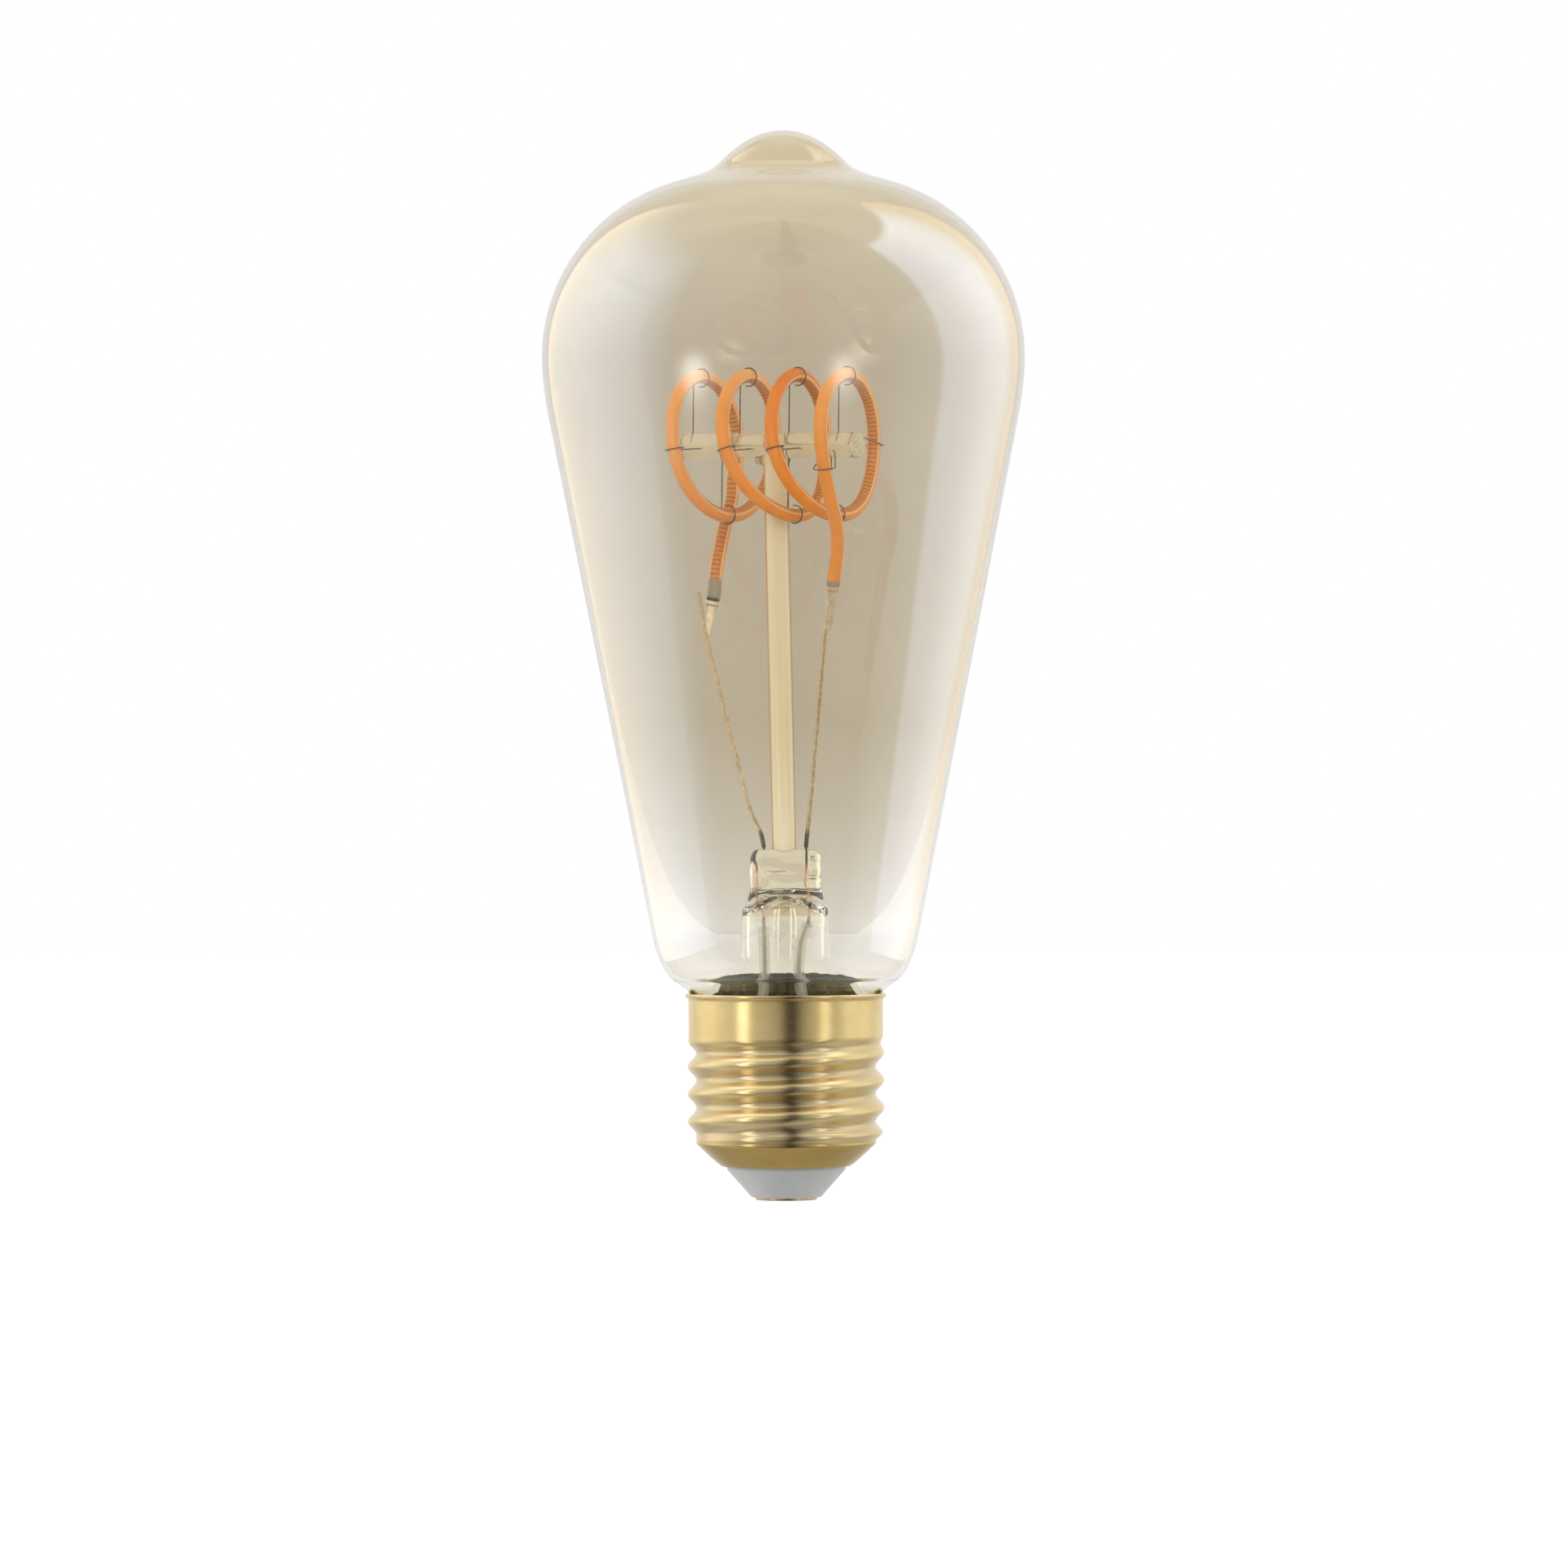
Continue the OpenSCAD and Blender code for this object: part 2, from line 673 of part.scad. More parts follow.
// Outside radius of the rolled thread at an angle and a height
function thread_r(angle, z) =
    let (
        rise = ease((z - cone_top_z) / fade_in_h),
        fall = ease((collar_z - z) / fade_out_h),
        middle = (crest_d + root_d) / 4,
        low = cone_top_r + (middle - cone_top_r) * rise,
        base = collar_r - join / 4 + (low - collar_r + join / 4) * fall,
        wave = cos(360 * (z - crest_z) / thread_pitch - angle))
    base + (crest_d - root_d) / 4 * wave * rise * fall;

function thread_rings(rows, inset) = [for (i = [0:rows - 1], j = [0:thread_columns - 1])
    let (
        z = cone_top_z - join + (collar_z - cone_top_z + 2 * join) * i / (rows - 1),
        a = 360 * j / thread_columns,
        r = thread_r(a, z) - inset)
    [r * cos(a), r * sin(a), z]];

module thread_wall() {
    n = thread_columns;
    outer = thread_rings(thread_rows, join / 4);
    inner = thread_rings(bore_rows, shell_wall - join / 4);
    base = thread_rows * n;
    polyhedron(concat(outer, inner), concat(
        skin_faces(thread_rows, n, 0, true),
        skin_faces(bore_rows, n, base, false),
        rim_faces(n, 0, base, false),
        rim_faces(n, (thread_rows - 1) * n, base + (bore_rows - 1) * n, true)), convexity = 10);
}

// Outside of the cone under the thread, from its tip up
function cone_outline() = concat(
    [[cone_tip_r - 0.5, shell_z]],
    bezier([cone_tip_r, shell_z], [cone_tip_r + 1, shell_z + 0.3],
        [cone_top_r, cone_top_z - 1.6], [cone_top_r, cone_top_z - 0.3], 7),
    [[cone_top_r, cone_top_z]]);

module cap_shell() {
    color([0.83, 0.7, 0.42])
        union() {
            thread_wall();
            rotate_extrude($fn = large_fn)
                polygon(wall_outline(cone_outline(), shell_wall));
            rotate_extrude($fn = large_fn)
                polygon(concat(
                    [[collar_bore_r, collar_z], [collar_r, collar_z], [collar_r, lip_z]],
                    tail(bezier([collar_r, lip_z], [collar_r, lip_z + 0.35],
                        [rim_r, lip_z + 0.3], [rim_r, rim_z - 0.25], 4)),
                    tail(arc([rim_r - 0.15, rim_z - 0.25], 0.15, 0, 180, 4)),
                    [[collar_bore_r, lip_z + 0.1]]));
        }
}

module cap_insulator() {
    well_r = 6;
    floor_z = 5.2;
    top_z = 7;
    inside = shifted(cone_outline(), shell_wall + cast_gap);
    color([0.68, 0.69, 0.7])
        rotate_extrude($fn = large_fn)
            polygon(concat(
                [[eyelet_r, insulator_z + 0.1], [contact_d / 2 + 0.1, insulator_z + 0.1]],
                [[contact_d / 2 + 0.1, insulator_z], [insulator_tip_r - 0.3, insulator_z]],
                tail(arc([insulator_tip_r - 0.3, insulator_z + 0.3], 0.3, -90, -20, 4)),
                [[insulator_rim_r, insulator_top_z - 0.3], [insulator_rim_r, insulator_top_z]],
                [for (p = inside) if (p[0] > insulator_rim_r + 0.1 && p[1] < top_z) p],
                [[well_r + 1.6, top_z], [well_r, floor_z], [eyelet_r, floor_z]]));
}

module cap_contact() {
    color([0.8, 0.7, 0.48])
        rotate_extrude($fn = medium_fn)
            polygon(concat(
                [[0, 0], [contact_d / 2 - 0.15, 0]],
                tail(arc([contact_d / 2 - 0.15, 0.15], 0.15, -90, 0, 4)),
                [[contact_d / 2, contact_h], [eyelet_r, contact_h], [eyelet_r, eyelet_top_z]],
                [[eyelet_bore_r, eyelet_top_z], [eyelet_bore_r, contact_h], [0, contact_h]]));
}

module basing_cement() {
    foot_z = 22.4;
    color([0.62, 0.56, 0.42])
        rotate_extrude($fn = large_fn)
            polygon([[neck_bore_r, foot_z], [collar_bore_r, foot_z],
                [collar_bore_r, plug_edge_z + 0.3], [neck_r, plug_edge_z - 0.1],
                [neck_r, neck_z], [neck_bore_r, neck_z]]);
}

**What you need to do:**
Reproduce the material above exactly; please quote every line of it.

**Exercise solution:**
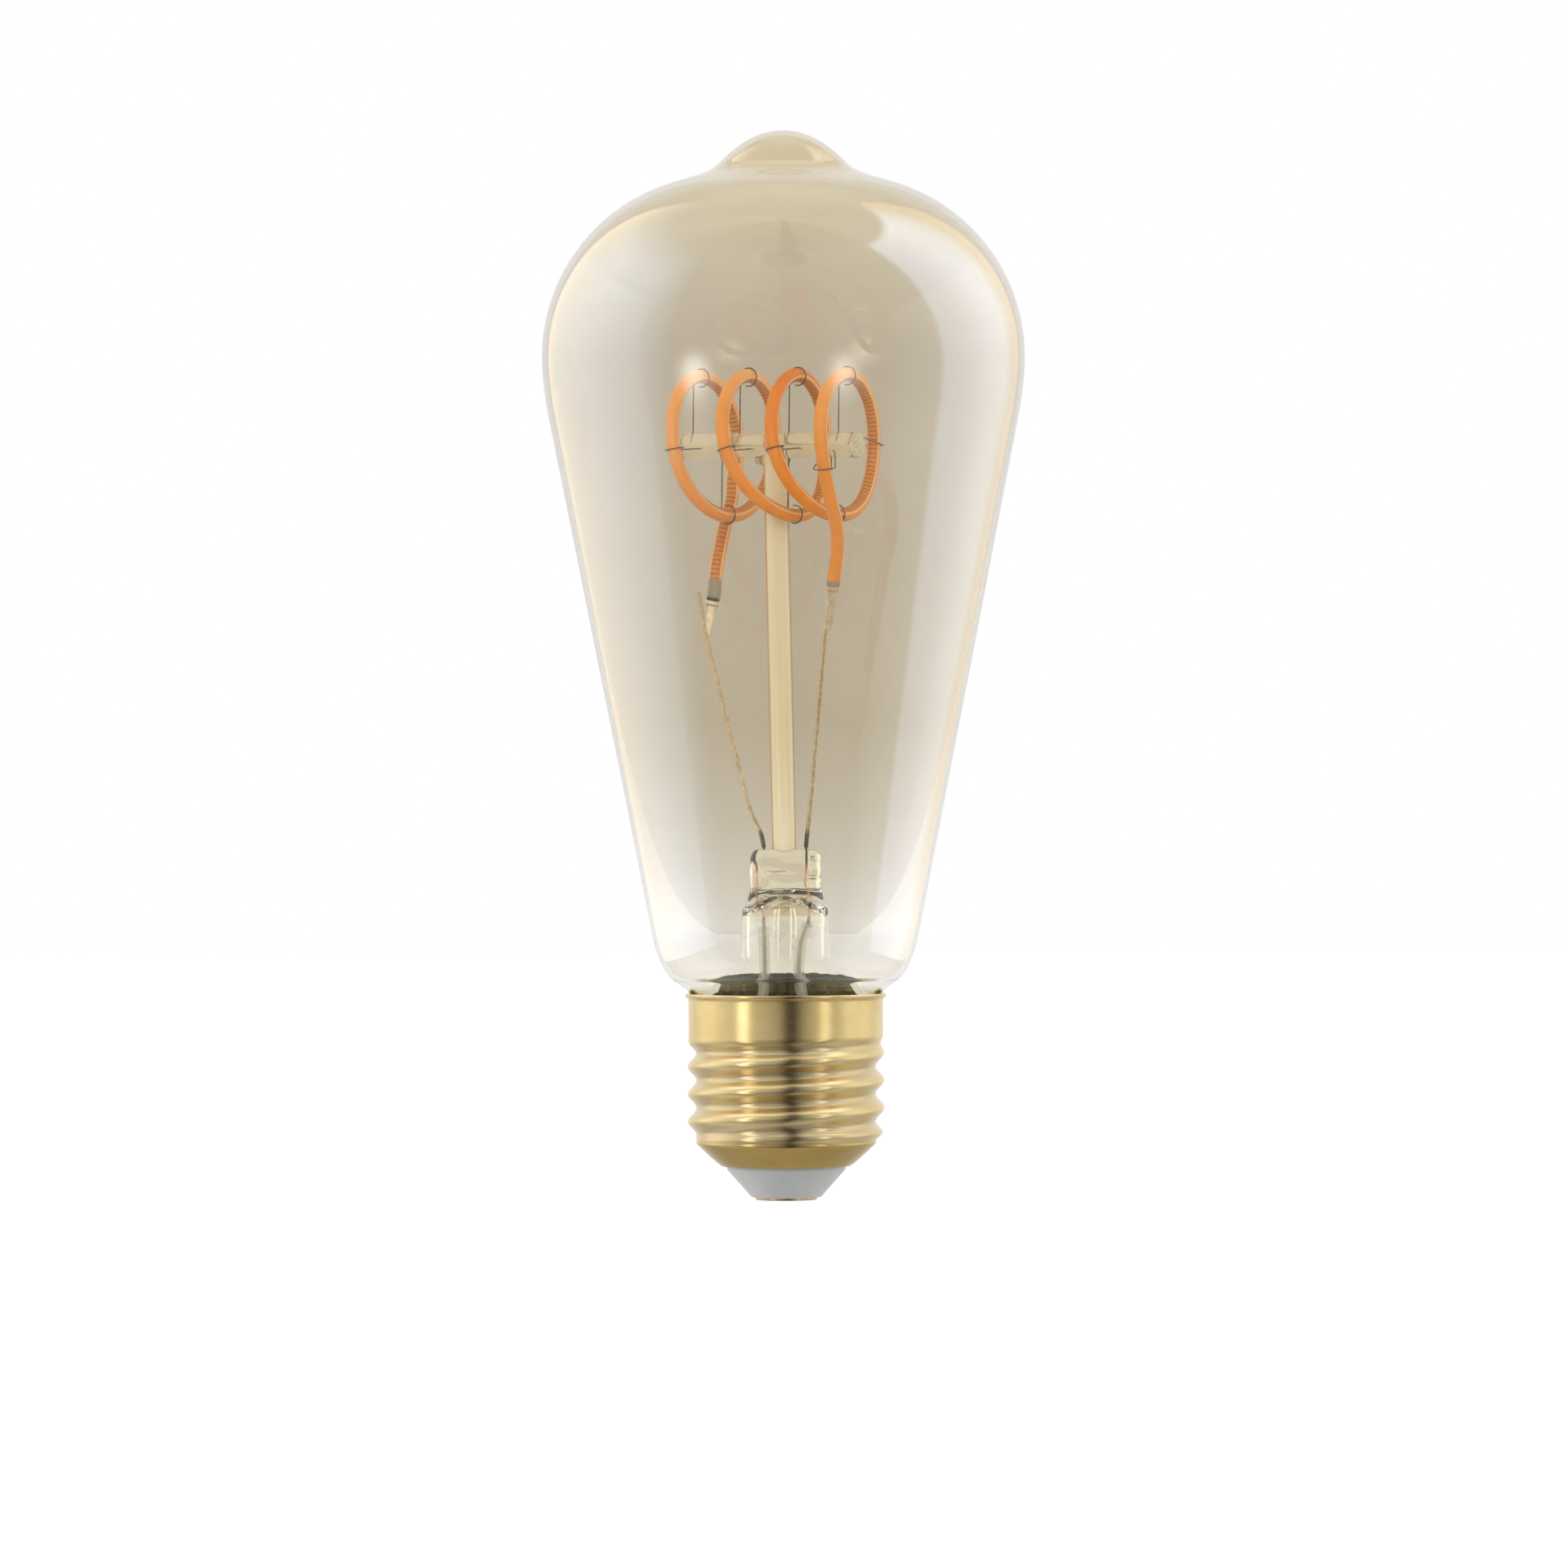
Continue the OpenSCAD and Blender code for this object: part 2, from line 673 of part.scad. More parts follow.
// Outside radius of the rolled thread at an angle and a height
function thread_r(angle, z) =
    let (
        rise = ease((z - cone_top_z) / fade_in_h),
        fall = ease((collar_z - z) / fade_out_h),
        middle = (crest_d + root_d) / 4,
        low = cone_top_r + (middle - cone_top_r) * rise,
        base = collar_r - join / 4 + (low - collar_r + join / 4) * fall,
        wave = cos(360 * (z - crest_z) / thread_pitch - angle))
    base + (crest_d - root_d) / 4 * wave * rise * fall;

function thread_rings(rows, inset) = [for (i = [0:rows - 1], j = [0:thread_columns - 1])
    let (
        z = cone_top_z - join + (collar_z - cone_top_z + 2 * join) * i / (rows - 1),
        a = 360 * j / thread_columns,
        r = thread_r(a, z) - inset)
    [r * cos(a), r * sin(a), z]];

module thread_wall() {
    n = thread_columns;
    outer = thread_rings(thread_rows, join / 4);
    inner = thread_rings(bore_rows, shell_wall - join / 4);
    base = thread_rows * n;
    polyhedron(concat(outer, inner), concat(
        skin_faces(thread_rows, n, 0, true),
        skin_faces(bore_rows, n, base, false),
        rim_faces(n, 0, base, false),
        rim_faces(n, (thread_rows - 1) * n, base + (bore_rows - 1) * n, true)), convexity = 10);
}

// Outside of the cone under the thread, from its tip up
function cone_outline() = concat(
    [[cone_tip_r - 0.5, shell_z]],
    bezier([cone_tip_r, shell_z], [cone_tip_r + 1, shell_z + 0.3],
        [cone_top_r, cone_top_z - 1.6], [cone_top_r, cone_top_z - 0.3], 7),
    [[cone_top_r, cone_top_z]]);

module cap_shell() {
    color([0.83, 0.7, 0.42])
        union() {
            thread_wall();
            rotate_extrude($fn = large_fn)
                polygon(wall_outline(cone_outline(), shell_wall));
            rotate_extrude($fn = large_fn)
                polygon(concat(
                    [[collar_bore_r, collar_z], [collar_r, collar_z], [collar_r, lip_z]],
                    tail(bezier([collar_r, lip_z], [collar_r, lip_z + 0.35],
                        [rim_r, lip_z + 0.3], [rim_r, rim_z - 0.25], 4)),
                    tail(arc([rim_r - 0.15, rim_z - 0.25], 0.15, 0, 180, 4)),
                    [[collar_bore_r, lip_z + 0.1]]));
        }
}

module cap_insulator() {
    well_r = 6;
    floor_z = 5.2;
    top_z = 7;
    inside = shifted(cone_outline(), shell_wall + cast_gap);
    color([0.68, 0.69, 0.7])
        rotate_extrude($fn = large_fn)
            polygon(concat(
                [[eyelet_r, insulator_z + 0.1], [contact_d / 2 + 0.1, insulator_z + 0.1]],
                [[contact_d / 2 + 0.1, insulator_z], [insulator_tip_r - 0.3, insulator_z]],
                tail(arc([insulator_tip_r - 0.3, insulator_z + 0.3], 0.3, -90, -20, 4)),
                [[insulator_rim_r, insulator_top_z - 0.3], [insulator_rim_r, insulator_top_z]],
                [for (p = inside) if (p[0] > insulator_rim_r + 0.1 && p[1] < top_z) p],
                [[well_r + 1.6, top_z], [well_r, floor_z], [eyelet_r, floor_z]]));
}

module cap_contact() {
    color([0.8, 0.7, 0.48])
        rotate_extrude($fn = medium_fn)
            polygon(concat(
                [[0, 0], [contact_d / 2 - 0.15, 0]],
                tail(arc([contact_d / 2 - 0.15, 0.15], 0.15, -90, 0, 4)),
                [[contact_d / 2, contact_h], [eyelet_r, contact_h], [eyelet_r, eyelet_top_z]],
                [[eyelet_bore_r, eyelet_top_z], [eyelet_bore_r, contact_h], [0, contact_h]]));
}

module basing_cement() {
    foot_z = 22.4;
    color([0.62, 0.56, 0.42])
        rotate_extrude($fn = large_fn)
            polygon([[neck_bore_r, foot_z], [collar_bore_r, foot_z],
                [collar_bore_r, plug_edge_z + 0.3], [neck_r, plug_edge_z - 0.1],
                [neck_r, neck_z], [neck_bore_r, neck_z]]);
}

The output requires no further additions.